The new controller assistance tool (CATO) has been developed as part of the Single European Sky Air Traffic Management Research (SESAR) programme.

While conducting large-scale simulations using the new system, air traffic controllers were able to manage up to 20% more traffic, while enhancing safety.

The support tool enables the controllers to detect and address potential conflicts.

"From a technical perspective, CATO algorithms are unique because of their high level of performance."

The system provides information to the controller about flight levels and headings that are conflict-free and can be issued for individual aircraft.

CATO uses software algorithms developed by GLVI for DFS. This facilitates real-time conflict detection and resolution.
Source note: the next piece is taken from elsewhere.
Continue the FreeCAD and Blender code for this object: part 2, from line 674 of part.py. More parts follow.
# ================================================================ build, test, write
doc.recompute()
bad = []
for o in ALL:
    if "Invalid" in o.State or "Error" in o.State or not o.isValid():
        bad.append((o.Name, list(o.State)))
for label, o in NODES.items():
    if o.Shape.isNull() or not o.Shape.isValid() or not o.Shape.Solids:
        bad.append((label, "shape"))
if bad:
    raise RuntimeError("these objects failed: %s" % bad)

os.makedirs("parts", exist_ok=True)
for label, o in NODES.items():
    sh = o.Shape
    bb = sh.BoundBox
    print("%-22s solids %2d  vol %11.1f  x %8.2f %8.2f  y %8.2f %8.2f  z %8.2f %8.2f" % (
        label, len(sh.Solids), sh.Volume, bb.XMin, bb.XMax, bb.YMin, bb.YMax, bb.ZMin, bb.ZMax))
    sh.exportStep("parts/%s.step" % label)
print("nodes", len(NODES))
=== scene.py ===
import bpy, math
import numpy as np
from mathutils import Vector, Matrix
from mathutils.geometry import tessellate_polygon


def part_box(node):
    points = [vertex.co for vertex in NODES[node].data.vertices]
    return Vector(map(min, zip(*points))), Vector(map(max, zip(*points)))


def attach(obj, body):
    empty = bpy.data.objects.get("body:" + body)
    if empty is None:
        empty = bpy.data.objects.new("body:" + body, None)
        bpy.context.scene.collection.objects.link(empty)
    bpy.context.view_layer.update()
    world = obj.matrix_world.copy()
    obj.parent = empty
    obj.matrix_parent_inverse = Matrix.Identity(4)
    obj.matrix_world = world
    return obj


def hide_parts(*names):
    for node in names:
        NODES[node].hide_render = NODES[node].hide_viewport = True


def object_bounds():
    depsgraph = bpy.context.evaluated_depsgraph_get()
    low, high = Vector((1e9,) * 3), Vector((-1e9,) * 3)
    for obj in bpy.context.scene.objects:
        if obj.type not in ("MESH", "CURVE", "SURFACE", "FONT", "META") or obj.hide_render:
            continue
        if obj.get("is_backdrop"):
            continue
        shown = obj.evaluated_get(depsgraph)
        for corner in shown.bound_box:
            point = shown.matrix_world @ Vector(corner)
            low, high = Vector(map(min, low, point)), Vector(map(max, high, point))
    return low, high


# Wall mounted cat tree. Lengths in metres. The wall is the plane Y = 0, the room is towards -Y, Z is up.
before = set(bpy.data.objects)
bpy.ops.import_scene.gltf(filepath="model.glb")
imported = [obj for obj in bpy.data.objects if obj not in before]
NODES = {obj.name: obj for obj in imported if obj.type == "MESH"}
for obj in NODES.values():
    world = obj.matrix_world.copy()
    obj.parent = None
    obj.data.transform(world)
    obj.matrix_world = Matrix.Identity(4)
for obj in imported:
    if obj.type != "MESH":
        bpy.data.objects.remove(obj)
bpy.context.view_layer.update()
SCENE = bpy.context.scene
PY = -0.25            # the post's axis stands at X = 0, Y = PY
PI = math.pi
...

DFS managing director Robert Schickling said: “From a technical perspective, CATO algorithms are unique because of their high level of performance.

“Large-scale simulations, at times with extremely high traffic volumes, have shown that controller productivity and airspace capacity could be increased considerably.

“The next step will be to gradually implement the functions into our future air traffic control system iCAS along with our European partners from the iTEC initiative who are working on similar solutions.”

DFS Planning and Innovation division director Ralf Bertsch said that the fast processing speed of the tested algorithm is essential to ensure further automation in air traffic control.

Since 2011, DFS and GLVI have been collaborating to develop the new assistance tool.

The project has been funded by the SESAR programme.